Eight miles of cliff-top roads, with magnificent views to the left over sea and coast, and other views equally magnificent inland, to the right, lead in staggering drops and rises past Swyre and Puncknowle down to Burton Bradstock, and thence to the “unheard-of harbour” of West Bay.
West Bay, and Bridport town itself, are scenes in Fellow Townsmen, where they are called “Port Bredy,” from the little river, the Brit or Bredy, which here flows into the sea. West Bay is one of the oddest places on an odd and original coast. A mile and a half away from Bridport town, which is content to hide, sheltering away from the sea-breezes, it has always been about to become great, either as a commercial harbour or a seaside resort, or both, but has ended in not achieving greatness of any kind. No one who enjoys the sight of a quiet and picturesque place will sorrow at that.
Picturesque it is in a wholly accidental and unstudied way. It owns a little harbour, with quays and an inn or two, and shipping that, daring greatly, has to be warped in between the narrow timbered pier-heads, where a furious sea is for ever banging in from the unsheltered bay; and away at one side it is shut in from the outside coast by some saucy-looking cliffs of golden yellow sandstone, whose odd effect is due to their being the remaining part of a symmetrically rounded down. The seaward part has been shorn off, with the odd result that the rest looks like the quarter of some gigantic Dutch cheese of pantomime. It is an eloquent, stimulating, not unpleasing loneliness that characterises the shore of West Bay. A few old thatched houses, halting midway between an inland and a coastwise picturesqueness, and so only succeeding in being broken-heartedly nondescript, start out of wastes of tiny shingle, and are backed at a discreet distance by a long row of modern houses, whose architect is so often on their account professionally spoken of as a genius, that it becomes a duty to state, however convenient to the residents in them their plan may be, that their appearance in the view is the one pictorial drawback to West Bay.
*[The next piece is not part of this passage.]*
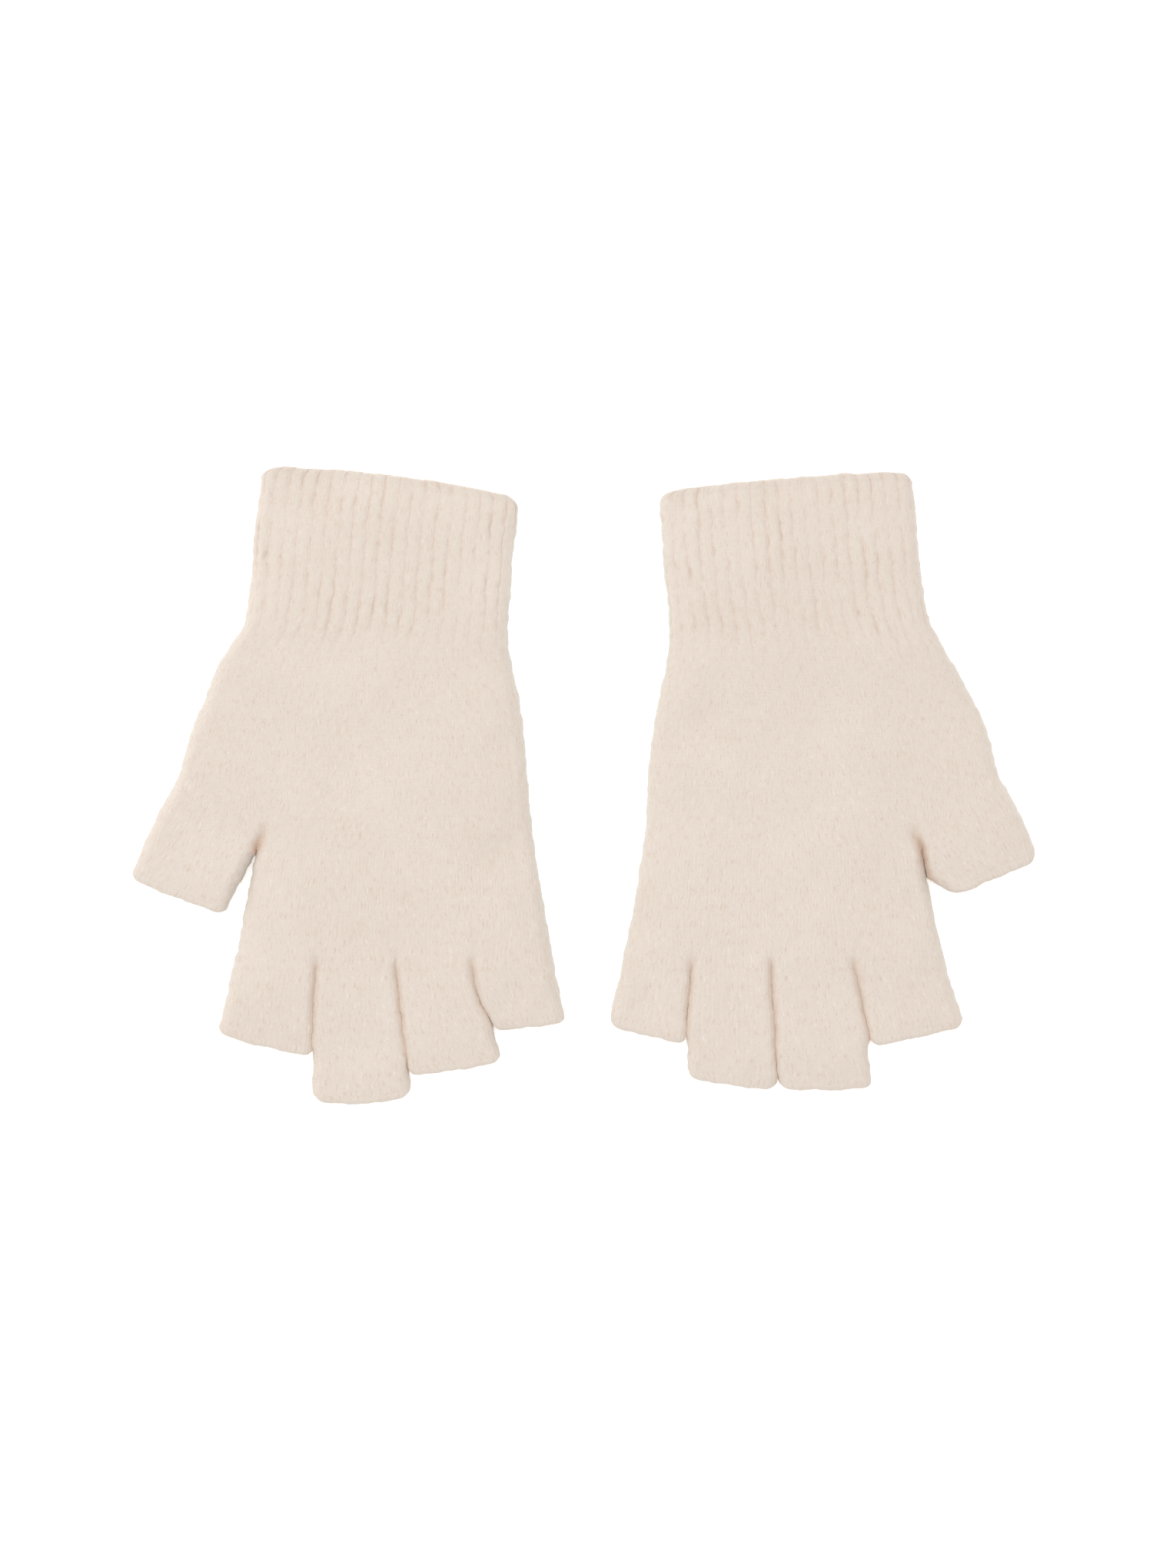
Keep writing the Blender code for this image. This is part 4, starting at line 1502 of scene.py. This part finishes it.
seed = 1
for side, sections in gloves.items():
    for section in sections:
        section.nap = dress(section.knit, seed)
        section.welt_nap = dress(section.welt, seed + 100) if section.welt else None
        seed += 1
    count = sum(len(s.nap.data.polygons) for s in sections) // FIBRE_FACES
    print(side, "glove has", count, "fibres besides the welts'")

# %% [markdown]
# ## Where the cloth meets the joints
# The cuff, the thumb and the fingers each bend away from the hand. For each of them the line is worked
# out over which its cloth would turn, a little more than a centimetre from the row that it shares with
# the palm; the pieces themselves are only fixed where they lie, and those of the palm ride on the hand.

# %% Ride, and the bend lines
BEND_LENGTH = {"cuff": 14 * MM, "thumb": 12 * MM, "finger": 13 * MM}


def bend_line(section, layout):
    """Where a section starts to follow its own body, and where it follows it wholly."""
    side, turn = layout.side, layout.turn
    if section.name.endswith("cuff"):
        start, way, length = joint_spots[f"{side}_wrist_bend"], np.array((0, 1, 0)), BEND_LENGTH["cuff"]
    elif section.name.endswith("thumb"):
        run = layout.crotch - layout.thumb_out
        way = np.array((run[1] * turn, -run[0], 0)) / np.linalg.norm(run)
        middle = (layout.crotch + layout.thumb_out) / 2
        start, length = np.array((middle[0] * turn, middle[1], 0)), BEND_LENGTH["thumb"]
    else:
        name = section.name.replace("_finger", "_bend")
        start, way, length = joint_spots[name], np.array((0, -1, 0)), BEND_LENGTH["finger"]
    return tuple(start), tuple(start + way * length)


for side, sections in gloves.items():
    for section in sections:
        for piece in filter(None, (section.knit, section.nap, section.welt, section.welt_nap)):
            if "palm" in section.name:
                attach(piece, f"{side}_hand")
            else:
                start, end = bend_line(section, layouts[side])
                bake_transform(piece)
        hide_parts(section.name)
        if section.welt:
            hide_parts(f"{section.name}_welt")
print("bends take up", {part: round(length / MM) for part, length in BEND_LENGTH.items()}, "mm of cloth")

# %% [markdown]
# ## Elastic yarns
# Two thin covered elastic yarns are laid in behind the ribs and hold the cuff to the wrist. They can be
# seen only by looking into the cuff. Each is a round yarn that follows the inside of the knit.

# %% Elastics
YARN_RADIUS = 0.32 * MM
YARN_AROUND = 8                  # points round the yarn
YARN_STEP = 3                    # the yarn takes every third column of the cuff's inside
YARN_CLEAR = 1.1                 # radii from the yarn's middle to the knit


def elastic_material():
    material, tree, place = new_material("elastic yarn")
    wrap = tree.node("ShaderNodeTexWave", {"bands_direction": "X"},
                     {"Vector": place, "Scale": 260.0, "Distortion": 1.5})[0]
    colour = tint(tree, wrap, (0.80, 0.74, 0.68), (0.88, 0.84, 0.78))
    bump = tree.node("ShaderNodeBump", {}, {"Strength": 0.4, "Distance": 0.2 * MM, "Height": wrap})[0]
    constants = {"Roughness": 0.7, "Sheen Weight": 0.15}
    return principled(material, constants, {"Base Color": colour, "Normal": bump})


def elastic_yarn(name, cuff, turn):
    """A yarn round the inside of the cuff, on the row nearest to its packed place."""
    low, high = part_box(name)
    aim = (low[1] + high[1]) / 2
    row = int(np.argmin(abs(cuff.inner[..., 1].mean(axis=1) - aim)))
    ring = cuff.inner[row][::YARN_STEP]
    inward = np.where(ring[:, 2] > ring[:, 2].mean(), -1, 1)[:, None]
    path = ring + inward * np.array((0, 0, YARN_RADIUS * YARN_CLEAR))
    ahead = np.roll(path, -1, axis=0) - np.roll(path, 1, axis=0)
    ahead /= np.linalg.norm(ahead, axis=1, keepdims=True)
    side_way = np.array((0.0, 1.0, 0.0))
    up = np.cross(ahead, side_way)
    angles = [-2 * math.pi * step / YARN_AROUND for step in range(YARN_AROUND)]
    rings = [path + YARN_RADIUS * (math.cos(a) * up + math.sin(a) * side_way) for a in angles]
    values = {"relief": np.zeros((YARN_AROUND, len(path)))}
    obj = loft(f"{name}_yarn", rings, [], turn, np.arange(float(YARN_AROUND)), values)
    obj.data.materials.append(elastic)
    return obj


elastic = elastic_material()
for side, sections in gloves.items():
    for level in ("lower", "upper"):
        node = f"{side}_cuff_elastic_{level}"
        yarn = elastic_yarn(node, sections[0], TURNS[side])
        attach(yarn, f"{side}_cuff")
        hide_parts(node)
        print(yarn.name, "has", len(yarn.data.polygons), "faces")

# %% [markdown]
# ## The cloth
# The knit is a sheet that was never cut: it came off the needles as a tube. Its flat size would be the
# circumference of the tube and its length.

# %% [markdown]
# ## Table, light and camera
# The gloves lie on a plain, very pale table that glows faintly, like the lit acrylic that studios use to
# wash out shadows. A wide soft light from above leaves almost no shadow, and a weaker one from the
# upper left gives the folds a little shape. The camera looks straight down.

# %% Stage
TABLE_GLOW = 0.45
TABLE_REACH = 3.0                # metres from the middle to each side
WORLD_STRENGTH = 0.8


def table():
    material, tree, place = new_material("pale table")
    colour = tint(tree, tree.noise(place, 30.0), (0.94, 0.94, 0.94), (0.95, 0.95, 0.95))
    constants = {"Roughness": 0.9, "Specular IOR Level": 0.1, "Emission Strength": TABLE_GLOW,
                 "Emission Color": (1, 1, 1, 1)}
    mesh = bpy.data.meshes.new("table")
    ways = ((-1, -1), (1, -1), (1, 1), (-1, 1))
    mesh.from_pydata([(x * TABLE_REACH, y * TABLE_REACH, 0) for x, y in ways], [], [(0, 1, 2, 3)])
    mesh.materials.append(principled(material, constants, {"Base Color": colour}))
    return add_object("table", mesh)


def soft_box(name, place, size, power):
    """A square light that points at the middle of the table."""
    light = bpy.data.lights.new(name, "AREA")
    light.shape, light.size, light.energy = "SQUARE", size, power
    obj = add_object(name, light)
    obj.location = place
    obj.rotation_euler = (-Vector(place)).to_track_quat("-Z", "Y").to_euler()


table()
soft_box("soft box overhead", (-0.3, 0.4, 1.6), 1.8, 12)
soft_box("soft box left", (-1.4, 0.9, 0.9), 0.9, 3)
world = bpy.data.worlds.new("studio")
world.use_nodes = True
world.node_tree.nodes["Background"].inputs["Color"].default_value = (1.0, 1.0, 1.0, 1)
world.node_tree.nodes["Background"].inputs["Strength"].default_value = WORLD_STRENGTH
bpy.context.scene.world = world
bpy.context.scene.view_settings.view_transform = "Standard"

# %% Camera
VIEW_HEIGHT = 0.441              # what the camera takes in, top to bottom, at the height of the cloth
VIEW_MIDDLE = (-0.00205, 0.0003)
CLOTH_TOP = 0.0095
LENS, SENSOR = 100.0, 36.0

camera = add_object("camera", bpy.data.cameras.new("camera"))
camera.data.lens = LENS
camera.data.sensor_width = SENSOR
camera.data.sensor_fit = "AUTO"
distance = VIEW_HEIGHT * LENS / SENSOR
camera.location = (*VIEW_MIDDLE, CLOTH_TOP / 2 + distance)
bpy.context.scene.camera = camera
print("the camera is", round(distance, 3), "m above the cloth")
The microscopic shingle—for shingle it is—of West Bay has for centuries been the enemy of the place and has practically strangled it. There are heaped up wastes of it everywhere, and every visitor involuntarily carries some of it away, as a sample, about his person, in his shoes or his hair, or in his pockets. The more of it removed in this, or indeed in any other manner, the better pleased will West Bay be, for it comes, unasked, into the houses; you have it for breakfast, lunch, tea, and supper, as an unsolicited garnish to the viands, and when at last you seek repose between the sheets, there it is again. These wastes are part of that natural phenomenon of the Dorset coast, the Chesil Beach, which runs eighteen miles from this point along the perfectly unbroken shores of the Bay to Chesilton and Portland. The “Chesil” is just the “Pebble” beach: that old word for pebbles being found elsewhere in Dorsetshire, and at Chislehurst, among other places. A pecularity of it is that by insensible degrees it grows coarser as it proceeds in a south-easterly direction, ending as very large pebbles at Portland. The fishermen of this lonely coast, landing on dark nights, with nothing else to guide them as to their whereabouts, can always readily settle the point by handling this shingle, and by use can tell within a mile of the particular spot.
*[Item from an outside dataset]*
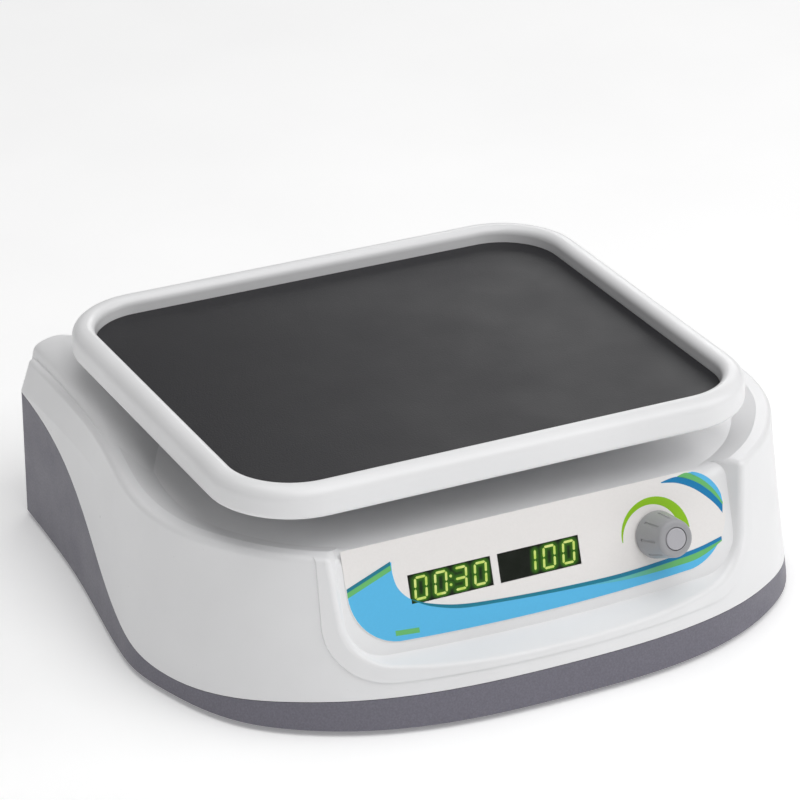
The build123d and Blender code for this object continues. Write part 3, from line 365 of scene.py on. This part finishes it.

The story of West Bay’s struggle against this insidious enemy is an old one. In 1722 the Bridport authorities procured an Act of Parliament empowering them to restore and rebuild the haven and port, the piers and landing-places, in order to bring the town to that ancient and flourishing state whence it had declined. The preamble stated that by reason of a great sickness and other accidents, the wealthy inhabitants had been swept away and the haven choked. But although the Legislature had given authority for the work to be done, it did not indicate whence the funds were to be obtained, and so it was not until 1742 that the pier, authorised twenty years before, was built, nor was it until another fourteen years had waned that the pier and harbour were enlarged. Mr. Hardy in Fellow Townsmen thus describes West Bay: “A gap appeared in the rampart of hills which shut out the sea, and on the left of the opening rose a vertical cliff, coloured a burning orange by the sunlight, the companion cliff on the right side being livid in shade. Between these cliffs, like the Libyan Bay which sheltered the shipwrecked Trojans, was a little haven, seemingly a beginning made by Nature herself of a perfect harbour, which appealed to the passer-by as only requiring a little human industry to finish it and make it famous, the ground on each side, as far back as the daisied slopes that bounded the interior valley, being a mere layer of blown sand. But the Port-Bredy burgesses a mile inland had, in the course of ten centuries, responded many times to that mute appeal, with the result that the tides had invariably choked up their works with sand and shingle as soon as completed. There were but few houses here: a rough pier, a few boats, some stores, an inn, a residence or two, a ketch unloading in the harbour, were the chief features of the settlement.”
The harbour road, along whose mile and a half, the domestically unhappy Barnet went to see his Lucy at various intervals of time, leads into the corporate town of Bridport, which, after long remaining, as far as the casual eye of the stranger may perceive, little affected by the circumstance of being on a railway, is now developing a something in the nature of a suburb, greatly to the dismay of neighbouring residents who, residing here because of its isolation on a branch railway that brings few passengers, and to landward of a harbour that has no commerce, now can glimpse at the end of a vista of years some prospect of the ancient peace of Bridport being genteelly disturbed.